False intimidazioni a socio, condanna definitiva per regista

La Cassazione ha confermato le condanne inflitte nel processo d’appello al regista cinematografico Mario Musotto che ha ideato una trama degna di un film. Ha messo in scena la più imponente delle sue finzioni: un programma di protezione dove “coprire” dalle insidie e dalle ritorsioni mafiose un’intera famiglia, finita suo malgrado in questa fiction reale. Musotto, che era stato stato condannato dal giudice monocratico a sei anni per sequestro di persona, ne ha avuti tre in appello. Condannati anche Alfredo Silvano, due anni, e la moglie Daniela Todaro, un anno e mezzo. Il regista è autore di documentari sui temi della lotta a Cosa Nostra, e l’ultimo suo film è dedicato al pm Nino Di Matteo. Per ragioni non chiare, per due anni, dal 2004 al 2006, Musotto, socio di Vincenzo Balli in una società di vendita on line di spettacoli, la Word Ticket, ha fatto credere a Balli e alla moglie, Patrizia Trovato di essere finiti, insieme alla figlia di tre anni, nel mirino della mafia. Un’esistenza sotto scacco dovuta al precedente lavoro di Musotto.
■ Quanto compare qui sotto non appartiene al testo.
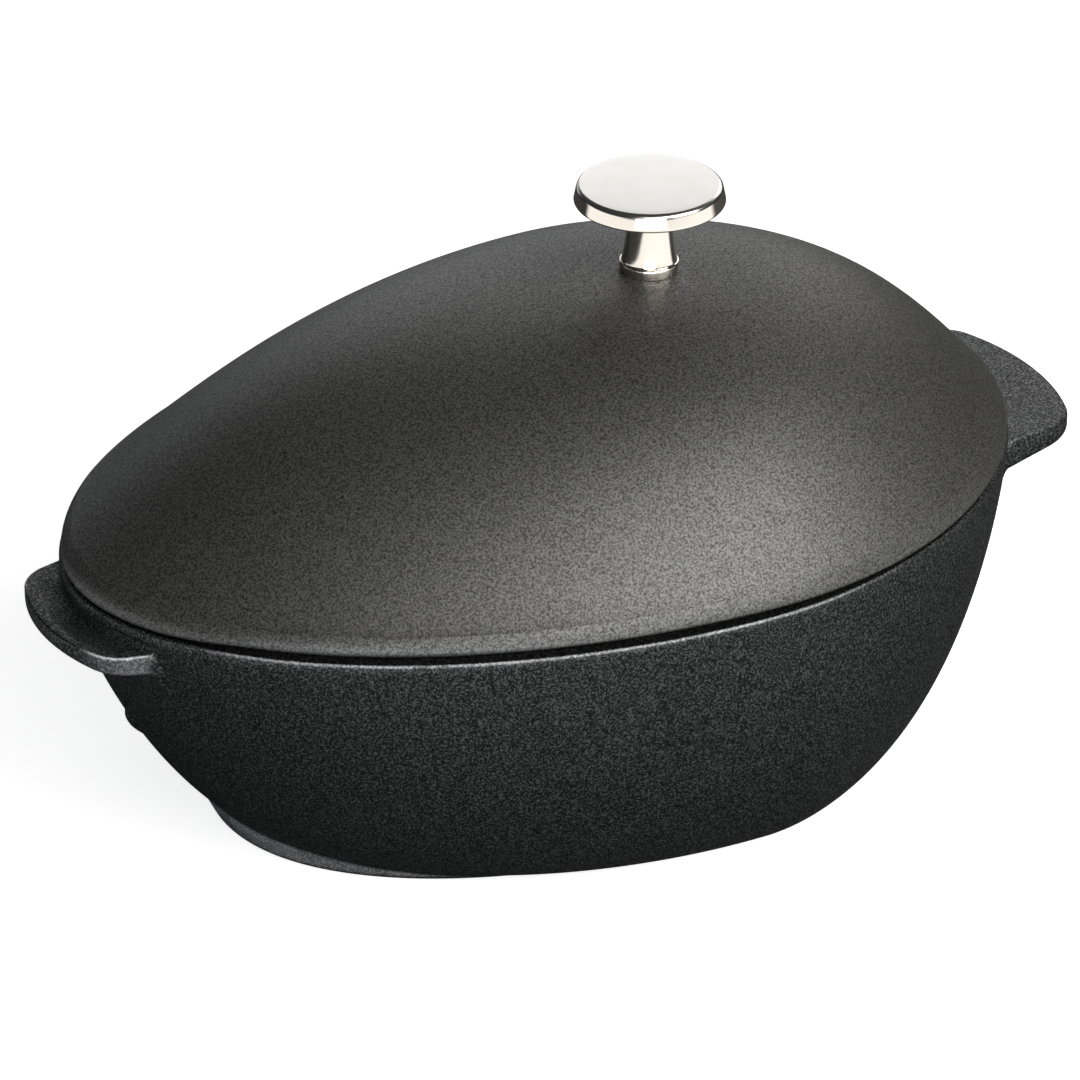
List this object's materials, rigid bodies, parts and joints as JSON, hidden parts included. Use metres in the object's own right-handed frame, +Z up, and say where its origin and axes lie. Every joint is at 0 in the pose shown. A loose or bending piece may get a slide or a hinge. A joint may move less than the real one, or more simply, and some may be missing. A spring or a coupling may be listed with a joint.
{
  "type": "mussel pot",
  "caption": "Egg-shaped cast-iron mussel pot with two cast ears, a domed lift-off lid with a round metal knob, and a loose wire strainer inside.",
  "frame": {"origin": "on the table plane, under the middle of the rim's length and on the plane of symmetry", "axes": "+X towards the broad end, +Z up, the pot is symmetric about Y = 0"},
  "size_m": [0.2775, 0.1768, 0.148],
  "materials": {
    "pot_enamel": "matt black enamel, fine grain",
    "lid_enamel": "matt black enamel, fine grain",
    "knob_metal": "nickel, satin face and polished sides",
    "fastener_steel": "plain stainless steel",
    "strainer_wire": "bright drawn stainless wire"
  },
  "bodies": {
    "pot": {"pot_body": "pot_enamel"},
    "lid": {"lid": "lid_enamel", "knob": "knob_metal", "knob_screw": "fastener_steel", "knob_washer": "fastener_steel", "lock_washer": "fastener_steel"},
    "strainer": {"strainer_frame": "strainer_wire", "strainer_bars": "strainer_wire", "strainer_runners": "strainer_wire", "strainer_handle": "strainer_wire"}
  },
  "joints": [
    {"name": "lid_lift", "type": "slide", "parent": "pot", "child": "lid", "axis": [0, 0, 1], "range_m": [0, 0.16]},
    {"name": "strainer_lift", "type": "slide", "parent": "pot", "child": "strainer", "axis": [0, 0, 1], "range_m": [0, 0.08]}
  ],
  "couplings": [
    {"joint": "strainer_lift", "follows": "lid_lift", "ratio": 0.5}
  ]
}
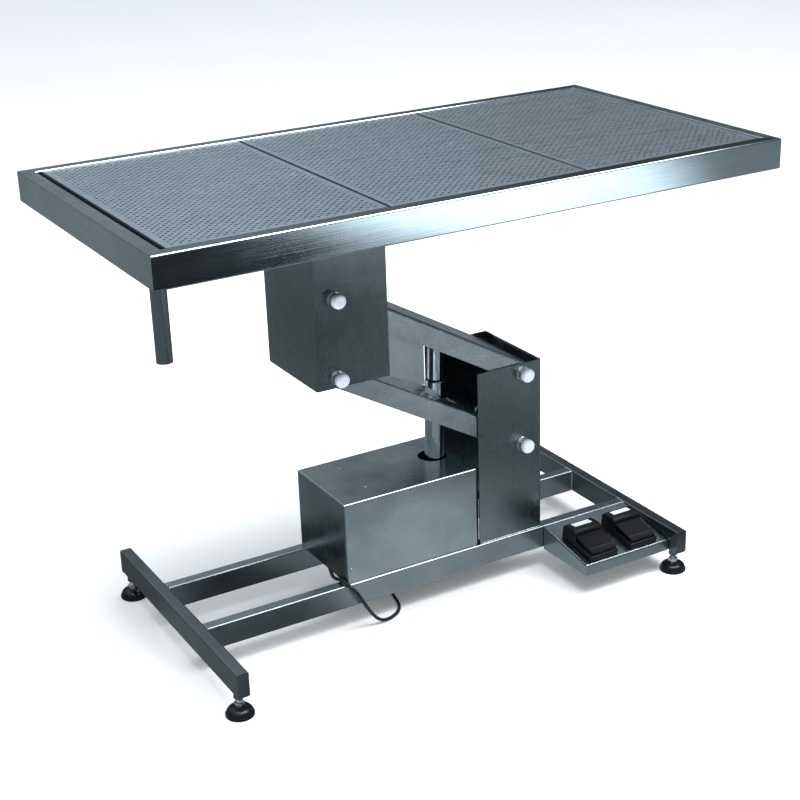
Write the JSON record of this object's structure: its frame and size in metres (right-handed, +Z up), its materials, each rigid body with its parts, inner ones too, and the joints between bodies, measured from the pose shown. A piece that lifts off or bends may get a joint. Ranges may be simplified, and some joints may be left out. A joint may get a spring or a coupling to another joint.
{
  "type": "electric lift veterinary table",
  "caption": "Stainless veterinary preparation table with a perforated tray top on an electric parallelogram lift, foot pedals and an H-shaped base on levelling feet.",
  "frame": {"origin": "on the floor below the middle of the tray top", "axes": "+X along the table towards the pedals, the front with the pedals at -Y, +Z up"},
  "size_m": [1.3, 0.672, 0.919],
  "materials": {
    "cross_tube_left": "brushed stainless sheet",
    "cross_tube_right": "brushed stainless sheet",
    "rail_front": "brushed stainless sheet",
    "rail_back": "brushed stainless sheet",
    "bed_plate": "dull mill-finish stainless steel",
    "actuator_clevis": "dull mill-finish stainless steel",
    "clevis_pin": "bright polished steel",
    "motor_cover": "brushed stainless sheet",
    "cover_screw_front": "bright polished steel",
    "cover_screw_back": "bright polished steel",
    "cover_screw_side": "bright polished steel",
    "control_box": "matt black plastic",
    "column": "brushed stainless sheet",
    "column_upper_bolt": "bright polished steel",
    "column_lower_bolt": "bright polished steel",
    "column_upper_cap_front": "smooth white plastic",
    "column_upper_cap_back": "smooth white plastic",
    "column_lower_cap_front": "smooth white plastic",
    "column_lower_cap_back": "smooth white plastic",
    "pedal_platform": "brushed stainless sheet",
    "pedal_base_left": "matt black plastic",
    "pedal_base_right": "matt black plastic",
    "treadle_pin_left": "bright polished steel",
    "treadle_pin_right": "bright polished steel",
    "strain_relief": "black flexible cable sheath",
    "cord_lead": "black flexible cable sheath",
    "cord_coil": "black flexible cable sheath",
    "plug": "black flexible cable sheath",
    "foot_front_left": "matt black plastic",
    "foot_front_right": "matt black plastic",
    "foot_back_left": "matt black plastic",
    "foot_back_right": "matt black plastic",
    "treadle_left": "matt black plastic",
    "treadle_right": "matt black plastic",
    "upper_arm": "brushed stainless sheet",
    "rod_bracket": "dull mill-finish stainless steel",
    "rod_pin": "bright polished steel",
    "arm_guard_plate": "brushed stainless sheet",
    "lower_arm": "brushed stainless sheet",
    "actuator_rod": "bright polished steel",
    "actuator_tube": "bright polished steel",
    "gearbox": "dull mill-finish stainless steel",
    "motor": "matt black plastic",
    "top_box": "brushed stainless sheet",
    "box_upper_bolt": "bright polished steel",
    "box_lower_bolt": "bright polished steel",
    "box_upper_cap_front": "smooth white plastic",
    "box_upper_cap_back": "smooth white plastic",
    "box_lower_cap_front": "smooth white plastic",
    "box_lower_cap_back": "smooth white plastic",
    "top_bearers": "dull mill-finish stainless steel",
    "rim_front": "brushed stainless sheet",
    "rim_back": "brushed stainless sheet",
    "rim_left": "brushed stainless sheet",
    "rim_right": "brushed stainless sheet",
    "drain_pan": "brushed stainless sheet",
    "drain_pipe": "brushed stainless sheet",
    "panel_left": "brushed stainless sheet",
    "panel_middle": "brushed stainless sheet",
    "panel_right": "brushed stainless sheet"
  },
  "bodies": {
    "base": {"cross_tube_left": "cross_tube_left", "cross_tube_right": "cross_tube_right", "rail_front": "rail_front", "rail_back": "rail_back", "bed_plate": "bed_plate", "actuator_clevis": "actuator_clevis", "clevis_pin": "clevis_pin", "motor_cover": "motor_cover", "cover_screw_front": "cover_screw_front", "cover_screw_back": "cover_screw_back", "cover_screw_side": "cover_screw_side", "control_box": "control_box", "column": "column", "column_upper_bolt": "column_upper_bolt", "column_lower_bolt": "column_lower_bolt", "column_upper_cap_front": "column_upper_cap_front", "column_upper_cap_back": "column_upper_cap_back", "column_lower_cap_front": "column_lower_cap_front", "column_lower_cap_back": "column_lower_cap_back", "pedal_platform": "pedal_platform", "pedal_base_left": "pedal_base_left", "pedal_base_right": "pedal_base_right", "treadle_pin_left": "treadle_pin_left", "treadle_pin_right": "treadle_pin_right", "strain_relief": "strain_relief", "cord_lead": "cord_lead", "cord_coil": "cord_coil", "plug": "plug"},
    "foot_front_left": {"foot_front_left": "foot_front_left"},
    "foot_front_right": {"foot_front_right": "foot_front_right"},
    "foot_back_left": {"foot_back_left": "foot_back_left"},
    "foot_back_right": {"foot_back_right": "foot_back_right"},
    "treadle_left": {"treadle_left": "treadle_left"},
    "treadle_right": {"treadle_right": "treadle_right"},
    "upper_arm": {"upper_arm": "upper_arm", "rod_bracket": "rod_bracket", "rod_pin": "rod_pin", "arm_guard_plate": "arm_guard_plate"},
    "lower_arm": {"lower_arm": "lower_arm"},
    "actuator_rod": {"actuator_rod": "actuator_rod"},
    "actuator_body": {"actuator_tube": "actuator_tube", "gearbox": "gearbox", "motor": "motor"},
    "table_top": {"top_box": "top_box", "box_upper_bolt": "box_upper_bolt", "box_lower_bolt": "box_lower_bolt", "box_upper_cap_front": "box_upper_cap_front", "box_upper_cap_back": "box_upper_cap_back", "box_lower_cap_front": "box_lower_cap_front", "box_lower_cap_back": "box_lower_cap_back", "top_bearers": "top_bearers", "rim_front": "rim_front", "rim_back": "rim_back", "rim_left": "rim_left", "rim_right": "rim_right", "drain_pan": "drain_pan", "drain_pipe": "drain_pipe"},
    "panel_left": {"panel_left": "panel_left"},
    "panel_middle": {"panel_middle": "panel_middle"},
    "panel_right": {"panel_right": "panel_right"}
  },
  "joints": [
    {"name": "lift", "type": "hinge", "parent": "base", "child": "upper_arm", "pos_m": [0.2045, 0, 0.459], "axis": [0, 1, 0], "range_deg": [-28, 3]},
    {"name": "lower_arm_swing", "type": "hinge", "parent": "base", "child": "lower_arm", "pos_m": [0.2045, 0, 0.3027], "axis": [0, 1, 0], "range_deg": [-28, 3]},
    {"name": "top_level", "type": "hinge", "parent": "upper_arm", "child": "table_top", "pos_m": [-0.2155, 0, 0.69954], "axis": [0, 1, 0], "range_deg": [-3, 28]},
    {"name": "rod_swing", "type": "hinge", "parent": "upper_arm", "child": "actuator_rod", "pos_m": [0.06392, 0, 0.53951], "axis": [0, 1, 0], "range_deg": [-2.62, 24.41]},
    {"name": "actuator_slide", "type": "slide", "parent": "actuator_rod", "child": "actuator_body", "axis": [-0.0364, 0, -0.9993], "range_m": [-0.07497, 0.00812]},
    {"name": "foot_height_front_left", "type": "slide", "parent": "base", "child": "foot_front_left", "axis": [0, 0, -1], "range_m": [0, 0.02]},
    {"name": "foot_height_front_right", "type": "slide", "parent": "base", "child": "foot_front_right", "axis": [0, 0, -1], "range_m": [0, 0.02]},
    {"name": "foot_height_back_left", "type": "slide", "parent": "base", "child": "foot_back_left", "axis": [0, 0, -1], "range_m": [0, 0.02]},
    {"name": "foot_height_back_right", "type": "slide", "parent": "base", "child": "foot_back_right", "axis": [0, 0, -1], "range_m": [0, 0.02]},
    {"name": "treadle_press_left", "type": "hinge", "parent": "base", "child": "treadle_left", "pos_m": [0.303, -0.17996, 0.10448], "axis": [1, 0, 0], "range_deg": [0, 5], "stiffness_Nm_per_rad": 1.5, "springref_deg": -8.59},
    {"name": "treadle_press_right", "type": "hinge", "parent": "base", "child": "treadle_right", "pos_m": [0.404, -0.17996, 0.10448], "axis": [1, 0, 0], "range_deg": [0, 5], "stiffness_Nm_per_rad": 1.5, "springref_deg": -8.59},
    {"name": "panel_lift_left", "type": "slide", "parent": "table_top", "child": "panel_left", "axis": [0, 0, 1], "range_m": [0, 0.06]},
    {"name": "panel_lift_middle", "type": "slide", "parent": "table_top", "child": "panel_middle", "axis": [0, 0, 1], "range_m": [0, 0.06]},
    {"name": "panel_lift_right", "type": "slide", "parent": "table_top", "child": "panel_right", "axis": [0, 0, 1], "range_m": [0, 0.06]}
  ],
  "couplings": [
    {"joint": "lower_arm_swing", "follows": "lift", "ratio": 1},
    {"joint": "top_level", "follows": "lift", "ratio": -1},
    {"joint": "rod_swing", "follows": "lift", "ratio": -0.8716},
    {"joint": "actuator_slide", "follows": "lift", "m_per_rad": 0.1532}
  ]
}
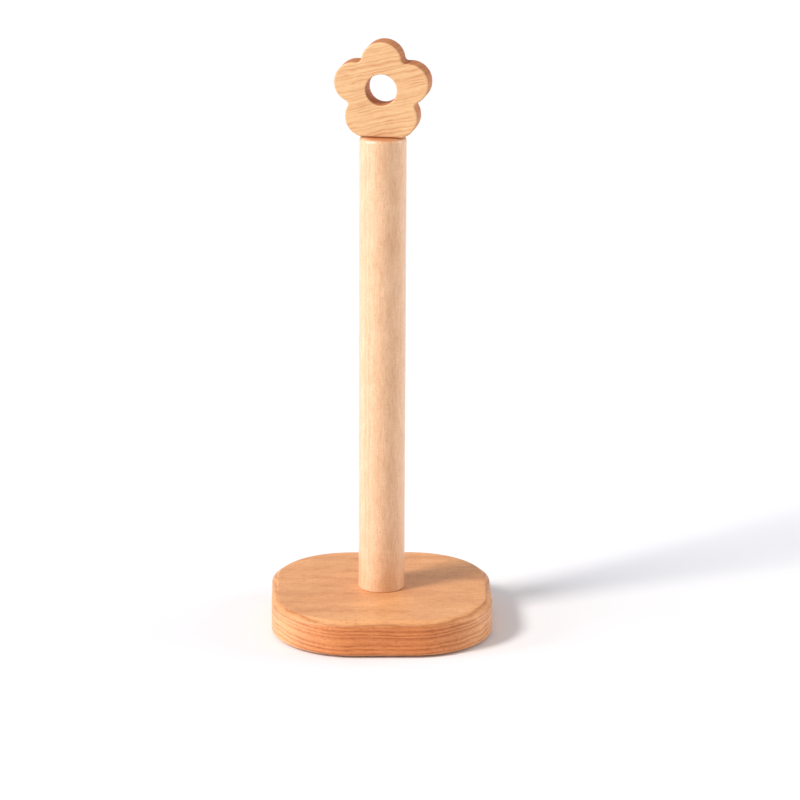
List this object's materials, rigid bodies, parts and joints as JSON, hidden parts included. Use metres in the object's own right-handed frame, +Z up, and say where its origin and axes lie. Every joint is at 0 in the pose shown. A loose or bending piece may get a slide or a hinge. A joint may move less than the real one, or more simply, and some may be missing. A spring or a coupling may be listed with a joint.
{
  "type": "paper towel holder",
  "caption": "Free-standing wooden kitchen roll holder: rounded-square base, round post and a flower-shaped finial that turns and lifts out.",
  "frame": {"origin": "on the table, under the middle of the base, on the post's axis", "axes": "+Z up along the post, +X to the right, -Y towards the front"},
  "size_m": [0.13, 0.13, 0.35],
  "materials": {
    "base_beech": "flat-sawn beech, sanded and oiled",
    "post_beech": "turned beech, sanded and oiled",
    "flower_beech": "sawn beech board, sanded and oiled",
    "dowel_beech": "bare turned beech",
    "zinc_steel": "bright zinc plate",
    "insert_brass": "machined",
    "pad_silicone": "matte translucent silicone"
  },
  "bodies": {
    "stand": {"base_plate": "base_beech", "foot_pad_front_left": "pad_silicone", "foot_pad_front_right": "pad_silicone", "foot_pad_rear_left": "pad_silicone", "foot_pad_rear_right": "pad_silicone", "post": "post_beech", "threaded_insert": "insert_brass", "screw_washer": "zinc_steel", "base_screw": "zinc_steel"},
    "finial_pin": {"finial_dowel": "dowel_beech"},
    "finial": {"flower_finial": "flower_beech"}
  },
  "joints": [
    {"name": "finial_lift", "type": "slide", "parent": "stand", "child": "finial_pin", "axis": [0, 0, 1], "range_m": [0, 0.03]},
    {"name": "finial_turn", "type": "hinge", "parent": "finial_pin", "child": "finial", "pos_m": [0, 0, 0.295], "axis": [0, 0, 1], "continuous": true}
  ]
}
Il regista ha detto al socio che tutto risaliva al periodo in cui era carabiniere e catturava latitanti. I Balli sarebbero stati coinvolti nelle minacce di morte da parte di Cosa nostra perche’ avevano più volte ospitato e aiutato Musotto. Con la complicità di Silvano e della Todaro, Musotto, secondo i giudici, ha messo in scena un vero e proprio thriller scandito dalle mail, quotidiane e puntuali, di sedicenti carabinieri che impartivano ordini ai Balli sui movimenti da poter effettuare, imponendo anche trasferte in località “top secret”. Dopo circa due anni di intimidazioni (croci davanti casa, incendio dell’auto), di macchine che passavano vicino l’abitazione con il lampeggiante acceso, rumori che li svegliavano durante la notte, Balli si insospettisce e cerca il maresciallo Quarta (così si firmava il falso carabiniere nelle mail) e trova quello vero che mette a verbale le dichiarazioni dei due coniugi e incastra Musotto. Alla fine il regista ha ammesso di avere organizzato la messinscena ma ha detto che era d’accordo con Balli (anche se all’insaputa della moglie) per sfuggire ai creditori in seguito a una serie di difficoltà finanziarie della società. La famiglia Balli è assistita dall’avvocato Mario Bellavista.